The UK Foreign Office is under pressure to recognise a Palestinian state from Thornberry as well as nearly 60 other Labour MPs.

The calls from Labour backbenchers come after the French president, Emmanuel Macron, told British parliamentarians in a visit this month that a two-state solution was “the only way” to build peace and stability in the region.

Later this month, France and Saudi Arabia are co-chairing an international conference at the UN in New York where it plans to announce that it recognises Palestine. Recognition alone would not solve the conflict, Thornberry said, but it could give the issue political momentum.

“We are the two parties to that ancient treaty more than 100 years ago, the secret Sykes-Picot agreement that carved up the Middle East in the first place. I think there is some kind of political significance to those two countries coming together again,” she said.

When asked about the Labour government’s position, Thornberry said she believed Keir Starmer wanted to recognise a Palestinian state. “It’s just a question of when,” she said.

The Foreign Office, which has been approached for comment, has previously stated its formal position to recognise Palestine will come at an appropriate moment of maximum impact – without clarifying what or when that is.

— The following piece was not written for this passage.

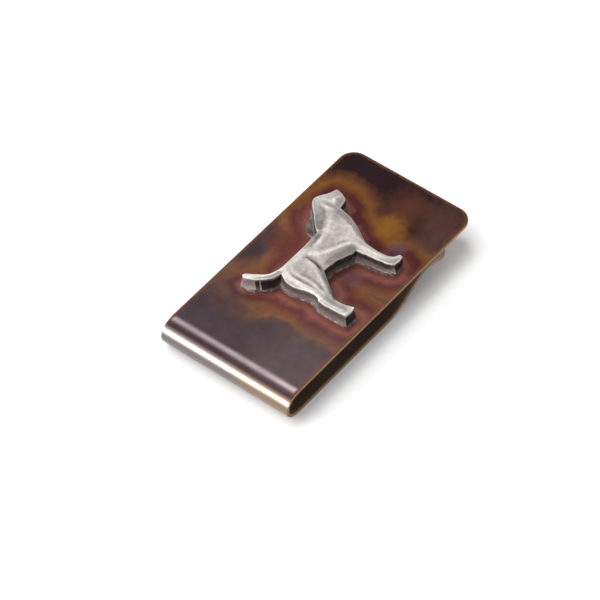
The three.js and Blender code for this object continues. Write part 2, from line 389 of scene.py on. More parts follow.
# Crests and hollows modelled in the casting's face: (forwards, up, height)
DOG_LINES = [
    # crest from the croup down the back of the thigh and the hind leg
    [(-6.1, 14.45, 2.75), (-6.5, 12.9, 2.9), (-6.7, 11.4, 2.95), (-6.65, 9.9, 2.92), (-6.5, 8.4, 2.84),
     (-6.75, 6.9, 2.74), (-7.2, 5.8, 2.68), (-7.32, 3.9, 2.64), (-7.2, 1.3, 2.7)],
    [(-6.0, 13.0, 2.78), (-6.05, 11.5, 2.76), (-6.05, 9.6, 2.74), (-6.2, 8.0, 2.68), (-6.6, 6.6, 2.58)],
    [(-5.6, 14.0, 2.8), (-5.6, 11.6, 2.92), (-5.4, 10.0, 2.94), (-5.35, 8.3, 2.86), (-5.85, 6.8, 2.72),
     (-6.25, 5.2, 2.58), (-6.5, 3.6, 2.45)],
    [(-4.8, 11.4, 2.74), (-4.7, 9.8, 2.72), (-4.85, 8.4, 2.64), (-5.3, 6.9, 2.52)],
    # front of the thigh, and the fold between it and the belly
    [(-1.85, 13.6, 2.76), (-1.78, 12.7, 2.86), (-1.85, 11.7, 2.94), (-2.25, 10.7, 2.95), (-2.85, 9.75, 2.9),
     (-3.4, 8.75, 2.82), (-4.05, 7.5, 2.7), (-4.75, 6.4, 2.58), (-5.4, 5.3, 2.48), (-6.0, 4.3, 2.4)],
    [(-1.3, 13.4, 2.62), (-1.3, 12.6, 2.52), (-1.35, 11.7, 2.42), (-1.6, 10.8, 2.34), (-1.85, 10.1, 2.3)],
    # crest from the flank to the elbow and down the foreleg, with a hollow above it
    [(-0.9, 13.9, 2.8), (-0.2, 13.0, 2.88), (0.35, 12.1, 2.96), (1.1, 11.5, 3.04), (2.1, 11.05, 3.08),
     (3.1, 10.55, 3.1), (4.1, 10.05, 3.1), (5.0, 9.6, 3.1), (5.7, 8.9, 3.06), (5.98, 8.0, 2.98),
     (6.05, 7.0, 2.9), (6.1, 5.7, 2.84), (6.3, 4.0, 2.78), (6.8, 2.7, 2.62), (7.7, 1.95, 2.3),
     (8.8, 1.8, 2.0)],
    [(1.4, 12.55, 2.78), (2.3, 12.0, 2.76), (3.3, 11.45, 2.76), (4.3, 10.95, 2.78), (5.3, 10.4, 2.84),
     (6.2, 9.7, 2.92)],
    [(0.35, 12.1, 2.96), (-0.2, 11.4, 2.82), (-0.6, 10.7, 2.68)],
    # line of the back, the hollow of the withers and the shoulder blade
    [(-4.6, 14.3, 2.82), (-2.4, 14.25, 2.84), (-0.6, 14.3, 2.8)],
    [(0.9, 14.3, 2.6), (2.4, 14.45, 2.58), (4.0, 14.7, 2.58)],
    [(1.6, 13.7, 2.84), (2.8, 13.95, 2.94), (3.5, 13.9, 2.98), (4.6, 13.3, 2.86)],
    # top of the shoulder, the hollow of the neck, and the point of the shoulder
    [(4.8, 14.45, 2.84), (5.8, 14.8, 2.94), (6.8, 15.0, 2.98), (7.7, 15.1, 2.92)],
    [(5.2, 15.5, 2.6), (6.4, 16.1, 2.58), (7.7, 16.5, 2.62), (8.6, 17.6, 2.68)],
    [(7.2, 14.0, 2.88), (7.6, 12.95, 3.0), (8.35, 11.8, 3.1), (8.05, 10.5, 3.04), (7.25, 9.0, 2.98),
     (6.85, 7.7, 2.84)],
    [(9.0, 13.1, 2.72), (9.6, 14.4, 2.66), (10.0, 15.6, 2.66)],
    # cheek and muzzle
    [(9.35, 18.8, 2.84), (9.55, 17.6, 2.98), (9.8, 16.4, 2.92)],
    [(10.4, 18.7, 2.78), (10.45, 17.6, 2.72), (10.5, 16.9, 2.72)],
    [(10.95, 17.2, 2.9), (11.6, 17.5, 2.96), (12.3, 17.4, 2.92), (13.0, 17.2, 2.84)],
    [(11.0, 19.2, 2.84), (12.0, 18.6, 2.84), (13.0, 18.2, 2.8)],
    # tail
    [(-10.55, 19.1, 2.5), (-9.95, 18.1, 2.62), (-9.3, 17.15, 2.7), (-8.65, 16.45, 2.74),
     (-7.75, 15.75, 2.78), (-6.7, 15.3, 2.82), (-5.9, 14.95, 2.84), (-5.2, 14.6, 2.88)],
]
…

“If we recognise a Palestinian state, I think we show ourselves to be a country that wants to be involved, that wants to be an honest broker, that wants to be a force for good, and we think a way forward is two states and we’ve always thought that.”

“Too many people have been killed, there has to be peace. Peace can only be achieved through political conversation, through negotiations,” said Thornberry. “We cannot allow the status quo to continue.”

Thornberry also said the UK government needed to make it clear that Israel settlements in the West Bank were illegal and there should be sanctions imposed on those involved.

Renewed calls for recognition of a Palestinian state within the UK government come after a 30-country conference held in Colombia last week, aimed at ending Israel’s occupation of Palestine. Established this year, The Hague Group was brought together by South Africa and Colombia but has grown to include Brazil, Indonesia, Spain and Qatar.

Thornberry also said the UK needed to work with the US to put further pressure on the Israeli government, and to find an internationally accepted long-term solution.

Israel and the US oppose recognition of a Palestinian state, and have been advising UN delegations not to attend the UN conference in New York, which has been postponed as a result of the Israel-Iran war. Israel has said recognition would be seen as a reward for Hamas terrorism.

Thornberry said: “We have been a force for good when it comes to Ukraine, but I do think we should also be saying to President Trump: ‘We need you, you have the power of 100 presidents, you can do what all the other presidents couldn’t do.’

“But the Israelis have to come onboard and they cannot continue just to say no and not have any credible alternative.”